在金山区总共11家社区卫生服务中心里,现已有四家配置了CT仪这样的大型设备,方便进行检查、诊断和治疗,也越来越获得了社区居民的信任。

因此去年一整年,金山医院在成人发热门诊这块的就诊量一直处于中等偏下。

郊区儿科分级诊疗实施仍待加强

但与此同时,儿童发热门诊的压力却始终巨大。由于金山区绝大部分社区卫生服务中心尚不具备为儿童看诊的技术和经验,孩子一旦有了头疼脑热还是直接到二三级医院来。

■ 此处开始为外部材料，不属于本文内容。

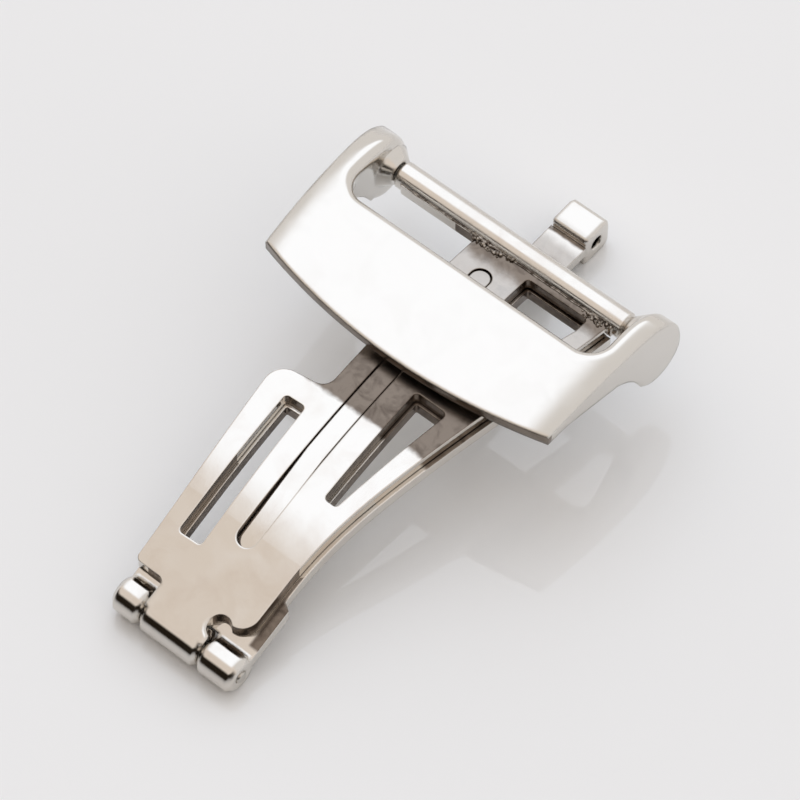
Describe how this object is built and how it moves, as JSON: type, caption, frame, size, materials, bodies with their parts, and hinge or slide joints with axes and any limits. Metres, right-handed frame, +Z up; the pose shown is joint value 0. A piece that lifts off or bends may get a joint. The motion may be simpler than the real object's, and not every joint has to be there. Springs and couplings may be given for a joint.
{
  "type": "deployment clasp",
  "caption": "Polished steel single-fold watch strap clasp, closed: two arched slotted blades on a barrel hinge, a curved frame over them on a cross tube, and a bored lug on a dropped strip.",
  "frame": {"origin": "Middle of the bounding box in X and Y, at the height of its lowest faces.", "axes": "X runs along the hinge and the cross tube, Y from the hinge to the end lug, Z up from the wrist side to the outside."},
  "size_m": [0.0224, 0.0392, 0.0095],
  "materials": {
    "polished_steel": "mirror-polished stainless steel with fine wear scratches",
    "pin_steel": "turned stainless steel, satin",
    "spring_steel": "drawn spring wire"
  },
  "bodies": {
    "lower_part": {"lower_blade": "polished_steel", "end_lug": "polished_steel", "hinge_pin": "pin_steel"},
    "upper_part": {"upper_blade": "polished_steel", "cross_tube": "polished_steel", "spring_bar_tube": "pin_steel", "spring_bar_spring": "spring_steel"},
    "frame": {"buckle_frame": "polished_steel"},
    "tip_left": {"spring_bar_tip_left": "pin_steel"},
    "tip_right": {"spring_bar_tip_right": "pin_steel"}
  },
  "joints": [
    {"name": "blade_fold", "type": "hinge", "parent": "lower_part", "child": "upper_part", "pos_m": [0, -0.01834, 0.00122], "axis": [1, 0, 0], "range_deg": [0, 170]},
    {"name": "frame_lift", "type": "hinge", "parent": "upper_part", "child": "frame", "pos_m": [0, 0.01186, 0.00655], "axis": [-1, 0, 0], "range_deg": [0, 120]},
    {"name": "tip_left_press", "type": "slide", "parent": "upper_part", "child": "tip_left", "axis": [1, 0, 0], "range_m": [0, 0.0011], "stiffness_N_per_m": 400, "springref_m": -0.0008, "deforming": ["spring_bar_spring"]},
    {"name": "tip_right_press", "type": "slide", "parent": "upper_part", "child": "tip_right", "axis": [-1, 0, 0], "range_m": [0, 0.0011], "stiffness_N_per_m": 400, "springref_m": -0.0008, "deforming": ["spring_bar_spring"]}
  ]
}
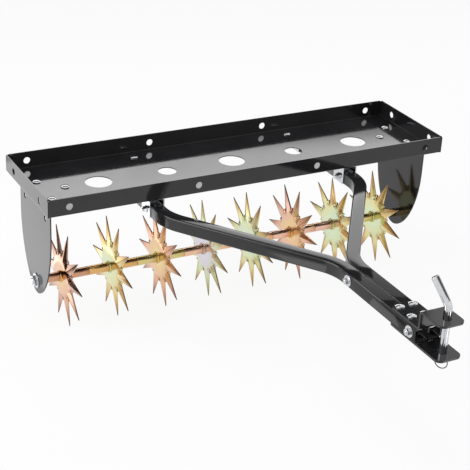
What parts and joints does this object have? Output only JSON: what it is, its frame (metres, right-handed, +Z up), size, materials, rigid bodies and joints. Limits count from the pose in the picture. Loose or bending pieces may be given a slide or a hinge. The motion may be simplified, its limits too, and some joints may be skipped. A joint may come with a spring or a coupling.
{
  "type": "tow behind aerator",
  "caption": "Tow behind lawn aerator: a weight tray over a row of spiked stars that turn on one axle, with a two-arm drawbar, clevis hitch and drop pin.",
  "frame": {"origin": "on the ground, under the middle of the whole machine's box", "axes": "+X along the tray and axle, -Y towards the hitch and the towing vehicle, +Z up"},
  "size_m": [1.016, 1.0174, 0.4425],
  "materials": {
    "black_enamel": "gloss",
    "bright_zinc": "bright plated",
    "yellow_zinc": "iridescent yellow passivated zinc"
  },
  "bodies": {
    "frame": {"tray": "black_enamel", "end_plate_left": "black_enamel", "end_plate_right": "black_enamel", "axle_rod": "bright_zinc", "axle_washers": "bright_zinc", "axle_nuts": "bright_zinc", "drawbar_arm_left": "black_enamel", "drawbar_arm_right": "black_enamel", "front_bracket_left": "bright_zinc", "front_bracket_right": "bright_zinc", "rear_angle_left": "bright_zinc", "rear_angle_right": "bright_zinc", "hitch_top_strap": "black_enamel", "hitch_bottom_strap": "black_enamel", "plate_bolts": "bright_zinc", "plate_washers": "bright_zinc", "plate_nuts": "bright_zinc", "bracket_bolts": "bright_zinc", "bracket_nuts": "bright_zinc", "bracket_cross_bolts": "bright_zinc", "bracket_cross_nuts": "bright_zinc", "bracket_cross_washers": "bright_zinc", "rear_bolts": "bright_zinc", "rear_nuts": "bright_zinc", "rear_cross_bolts": "bright_zinc", "rear_cross_nuts": "bright_zinc", "strap_bolts": "bright_zinc", "strap_nuts": "bright_zinc", "joint_bolts": "bright_zinc", "joint_washers": "bright_zinc", "joint_nuts": "bright_zinc"},
    "star_1": {"hub_tube_1": "yellow_zinc", "star_left_half_1": "yellow_zinc", "star_right_half_1": "yellow_zinc"},
    "star_2": {"hub_tube_2": "yellow_zinc", "star_left_half_2": "yellow_zinc", "star_right_half_2": "yellow_zinc"},
    "star_3": {"hub_tube_3": "yellow_zinc", "star_left_half_3": "yellow_zinc", "star_right_half_3": "yellow_zinc"},
    "star_4": {"hub_tube_4": "yellow_zinc", "star_left_half_4": "yellow_zinc", "star_right_half_4": "yellow_zinc"},
    "star_5": {"hub_tube_5": "yellow_zinc", "star_left_half_5": "yellow_zinc", "star_right_half_5": "yellow_zinc"},
    "star_6": {"hub_tube_6": "yellow_zinc", "star_left_half_6": "yellow_zinc", "star_right_half_6": "yellow_zinc"},
    "star_7": {"hub_tube_7": "yellow_zinc", "star_left_half_7": "yellow_zinc", "star_right_half_7": "yellow_zinc"},
    "star_8": {"hub_tube_8": "yellow_zinc", "star_left_half_8": "yellow_zinc", "star_right_half_8": "yellow_zinc"},
    "pin": {"hitch_pin": "bright_zinc"},
    "ring": {"pin_ring": "bright_zinc"}
  },
  "joints": [
    {"name": "star_1_spin", "type": "hinge", "parent": "frame", "child": "star_1", "pos_m": [-0.42525, 0.3732, 0.11816], "axis": [1, 0, 0], "continuous": true},
    {"name": "star_2_spin", "type": "hinge", "parent": "frame", "child": "star_2", "pos_m": [-0.30375, 0.3732, 0.11816], "axis": [1, 0, 0], "continuous": true},
    {"name": "star_3_spin", "type": "hinge", "parent": "frame", "child": "star_3", "pos_m": [-0.18225, 0.3732, 0.11816], "axis": [1, 0, 0], "continuous": true},
    {"name": "star_4_spin", "type": "hinge", "parent": "frame", "child": "star_4", "pos_m": [-0.06075, 0.3732, 0.11816], "axis": [1, 0, 0], "continuous": true},
    {"name": "star_5_spin", "type": "hinge", "parent": "frame", "child": "star_5", "pos_m": [0.06075, 0.3732, 0.11816], "axis": [1, 0, 0], "continuous": true},
    {"name": "star_6_spin", "type": "hinge", "parent": "frame", "child": "star_6", "pos_m": [0.18225, 0.3732, 0.11816], "axis": [1, 0, 0], "continuous": true},
    {"name": "star_7_spin", "type": "hinge", "parent": "frame", "child": "star_7", "pos_m": [0.30375, 0.3732, 0.11816], "axis": [1, 0, 0], "continuous": true},
    {"name": "star_8_spin", "type": "hinge", "parent": "frame", "child": "star_8", "pos_m": [0.42525, 0.3732, 0.11816], "axis": [1, 0, 0], "continuous": true},
    {"name": "pin_turn", "type": "hinge", "parent": "frame", "child": "pin", "pos_m": [0, -0.4827, 0.33666], "axis": [0, 0, 1], "continuous": true},
    {"name": "ring_swing", "type": "hinge", "parent": "pin", "child": "ring", "pos_m": [0, -0.4827, 0.28066], "axis": [0.5, -0.866, 0], "range_deg": [-80, 80]}
  ]
}
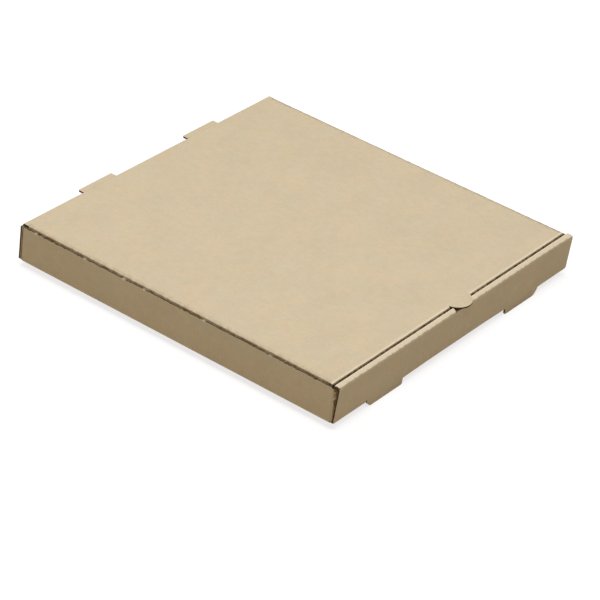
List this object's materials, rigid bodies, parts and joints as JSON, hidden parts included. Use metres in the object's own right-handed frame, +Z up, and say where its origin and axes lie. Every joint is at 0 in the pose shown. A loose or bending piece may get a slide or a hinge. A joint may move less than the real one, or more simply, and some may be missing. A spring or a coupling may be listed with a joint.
{
  "type": "pizza box",
  "caption": "Flat square pizza box folded from plain brown corrugated board, with a rolled front wall, tuck-in hinged lid, half-moon thumb tab and foot tabs.",
  "frame": {"origin": "on the surface the box stands on, under the middle of its outline seen from above, tabs included", "axes": "+X along the front edge to the right, +Y from the front wall to the hinge crease, +Z up"},
  "size_m": [0.33, 0.33, 0.039],
  "materials": {
    "kraft_board": "matt uncoated brown kraft paper over fine flutes"
  },
  "bodies": {
    "tray": {"tray": "kraft_board"},
    "lid": {"lid": "kraft_board"}
  },
  "joints": [
    {"name": "lid_hinge", "type": "hinge", "parent": "tray", "child": "lid", "pos_m": [0, 0.1596, 0.0382], "axis": [-1, 0, 0], "range_deg": [0, 180]}
  ]
}
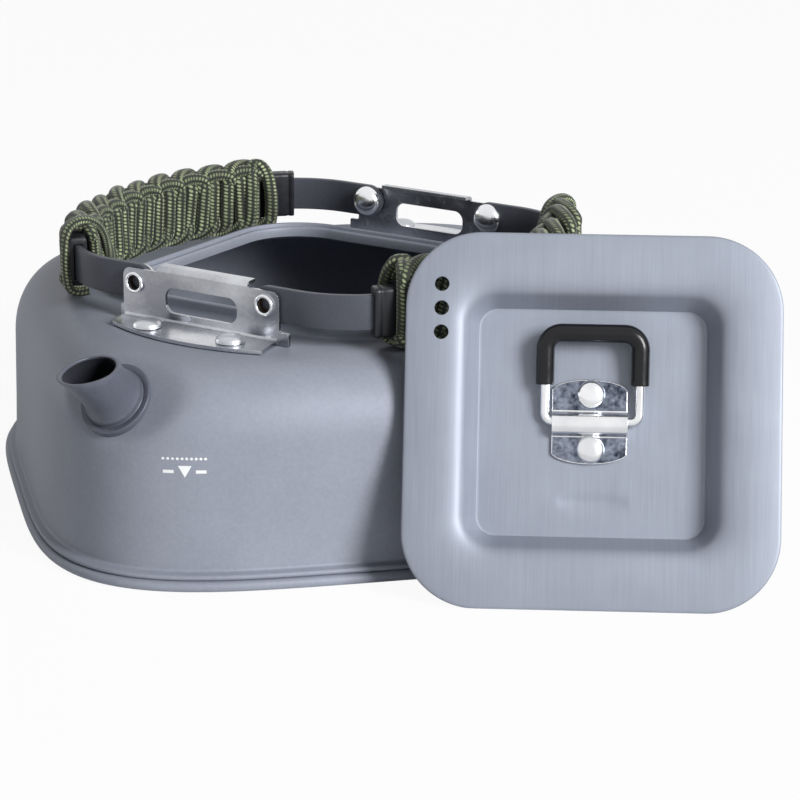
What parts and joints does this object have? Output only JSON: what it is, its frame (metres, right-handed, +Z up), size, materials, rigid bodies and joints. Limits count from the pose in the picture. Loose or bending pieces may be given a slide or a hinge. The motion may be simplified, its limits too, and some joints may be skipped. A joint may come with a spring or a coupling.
{
  "type": "camping kettle",
  "caption": "Low square camping kettle with a stub spout, two folding cord-wound handle arms and a lift-off lid leaning against it.",
  "frame": {"origin": "centre of the flat underside, on the floor", "axes": "+Z up; -Y towards the spout; +X towards the right handle arm and the lid"},
  "size_m": [0.2732, 0.2339, 0.0946],
  "materials": {
    "anodised_aluminium": "satin grey-blue anodised",
    "brushed_aluminium": "brushed, clear anodised",
    "polished_steel": "polished",
    "coated_steel": "satin dark grey",
    "black_plastic": "matte",
    "black_rubber": "matte",
    "braided_cord": "woven olive cord"
  },
  "bodies": {
    "kettle": {"base_pan": "anodised_aluminium", "body_shell": "anodised_aluminium", "spout": "anodised_aluminium", "front_bracket": "polished_steel", "front_foot_rivet_left": "polished_steel", "front_pivot_rivet_left": "polished_steel", "front_foot_rivet_right": "polished_steel", "front_pivot_rivet_right": "polished_steel", "rear_bracket": "polished_steel", "rear_foot_rivet_left": "polished_steel", "rear_pivot_rivet_left": "polished_steel", "rear_foot_rivet_right": "polished_steel", "rear_pivot_rivet_right": "polished_steel"},
    "left_arm": {"left_strap": "coated_steel", "left_grip_core": "black_plastic", "left_grip_cord": "braided_cord"},
    "right_arm": {"right_strap": "coated_steel", "right_grip_core": "black_plastic", "right_grip_cord": "braided_cord"},
    "lid": {"lid_shell": "brushed_aluminium", "lid_saddle": "polished_steel", "lid_rivet_upper": "polished_steel", "lid_rivet_lower": "polished_steel"},
    "lid_bail": {"bail_wire": "polished_steel", "bail_sleeve": "black_rubber"}
  },
  "joints": [
    {"name": "right_arm_hinge", "type": "hinge", "parent": "kettle", "child": "right_arm", "pos_m": [0.0223, 0, 0.0718], "axis": [0, -1, 0], "range_deg": [0, 104]},
    {"name": "left_arm_hinge", "type": "hinge", "parent": "kettle", "child": "left_arm", "pos_m": [-0.0223, 0, 0.0718], "axis": [0, 1, 0], "range_deg": [0, 104]},
    {"name": "lid_lift", "type": "slide", "parent": "kettle", "child": "lid", "axis": [0, 0, 1], "range_m": [0, 0.15]},
    {"name": "bail_hinge", "type": "hinge", "parent": "lid", "child": "lid_bail", "pos_m": [0.10903, -0.03269, 0.04505], "axis": [0.8704, 0.4924, 0], "range_deg": [0, 162]}
  ]
}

“因此在呼吸道疾病传染高峰期,我们这里的儿童就诊率一直属于高水平运行。”王尔松说,“目前,我们还没有形成一个儿科的三级诊疗体系。”

双向转诊实施过程堵点多

市区医院普遍遇到的双向转诊的难题,在地理位置偏远的郊区更加凸显。

“我们医院成立了针对双向转诊的医联体办公室负责这件事情,我向他们要了一些数据。”王尔松介绍,

“2022年我们与市级医院双向转诊才220左右人次,2023年也只有164人次;我们向下面的社区卫生服务中心双向转诊是什么情况?2022年144人次,2023年是337人次。这么一个量,对于一家像我们这样规模的医院的工作量或者就诊量来说是可以忽略不计的。”

而无论对市区医院还是郊区医院来说,造成这种现象的关键原因是同一个:医院在双向转诊的实施过程中积极性不高。

毕竟,如今的二三级医院大都面临生存的压力(注:国家每年拨款只占10%左右,剩下部分需自负盈亏)。在这样的大背景下,医院对于病人的态度就是“能留则留”。

身份界定的尴尬

身处医联体中的郊区医院,另一个尴尬在于身份的界定。金山医院是三级乙等医院,理论上应该处于医联体的领头羊位置。

但由于金山医院属于区域医疗中心,而区域医疗中心之上必须有一个国家级或省级医疗中心,因此他们又不算到顶。

“我们既有三级医院的身份,同时也承载了二级医院上下联动转诊的功能。”王尔松表示,“现在各地的三级乙等医院都存在这个问题,只要不是三甲医院,三乙和二甲中间没有什么很明显的界限。”

因为界定不明确,也导致病人就医时不明就里。甚至很多人觉得三乙就是二等,因此影响了信任度和就医率。“但实际上,我们技术能力更接近三甲,比二甲要高很多,这确实蛮尴尬。”

所以金山医院现阶段的一个重要任务,就是创三甲。但除了技术项目的要求外,三甲的标准中还包括了每年必须达到一定的病员数量。对于郊区来说,这又是一个难题。

“我们金山区的人口基数和市区有很大差距,人口基数达不到以后,它的病员数就要少一点。而病人数量达不到的话,除了创三甲难度大,生存压力也会更大。”